Here are symptoms of thyroid cancer. We all need to know this stuff as unpleasant as the topic is.

http://www.thyca.org/knowabout.htm#symptoms

I am glad you are getting the ultrasound. I personally think RAIU would be better but we have to start somewhere. One step at a time.


----------



## oceanmist (Apr 30, 2007)

Are you saying I'm in trouble because of the pinching!!


----------



## GD Women (Mar 5, 2007)

Pinching could be from anything. However it is always best to have things like that check out for just in cases. Better to be safe than sorry in the (near) future. It may be just nothing but be safe and have it properly checked.

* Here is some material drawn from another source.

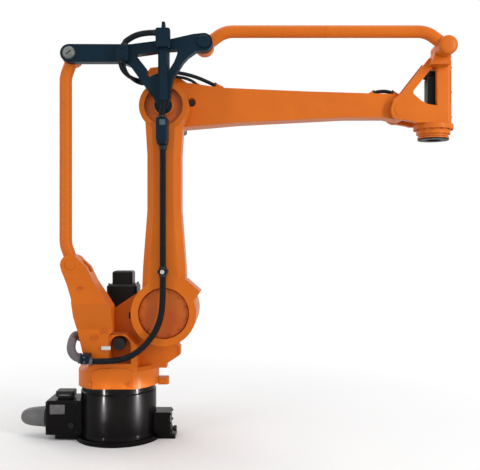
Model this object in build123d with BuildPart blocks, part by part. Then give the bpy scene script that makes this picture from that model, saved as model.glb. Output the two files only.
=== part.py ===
"""Four-axis palletising robot arm with two parallelogram linkages, at its real size.

Origin at the centre of the foot on the floor, +X forwards over the tool, +Z up, millimetres.
The link arm, lever and rods stand on the -Y side, which the dimensions below call the near side.
"""

import os
from math import cos, radians, sin, tan

from build123d import *

# Kinematics, in the side plane.
SHOULDER_X = 200
SHOULDER_Z = 518
LINK_LENGTH = 805
ARM_LENGTH = 940
TOOL_OFFSET = 148
REAR_PIVOT_BACK = 353
REAR_PIVOT_UP = 190
TOP_PIVOT_FORWARD = 158
TOP_PIVOT_UP = 232

# Clearances.
SEAT_GAP = 0.3
RUNNING_GAP = 0.05
OPEN_PIVOT_GAP = 0.5
SIDE_GAP = 5

# Depths across the machine, counted from its middle plane.
ARM_ROOT_DEPTH = 100
ARM_TIP_DEPTH = 80
LINK_DEPTH = 110
LEVER_DEPTH = 40
LEVER_GAP = 10
ROD_DEPTH = 50
EAR_DEPTH = 25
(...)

Think positive and don't worry until there is something to worry about (make a mount a mountain out of a mole hill). You know what I mean?

Good luck.


----------



## oceanmist (Apr 30, 2007)

I've been suffering with this on and off for a couple of years. It stopped and its starting up again. Tomorrow I have to go and get blood work. Not to worry I'll make a mole hill out of a mountain till I know ....just like you said...


----------



## Andros (Aug 26, 2009)

oceanmist said:


> I've been suffering with this on and off for a couple of years. It stopped and its starting up again. Tomorrow I have to go and get blood work. Not to worry I'll make a mole hill out of a mountain till I know ....just like you said...


Please keep us in the loop. Will be anxious to see the results and ranges of your blood work.


----------



## GD Women (Mar 5, 2007)

Good luck today. Let us know as soon as you can.

ASAP4U


----------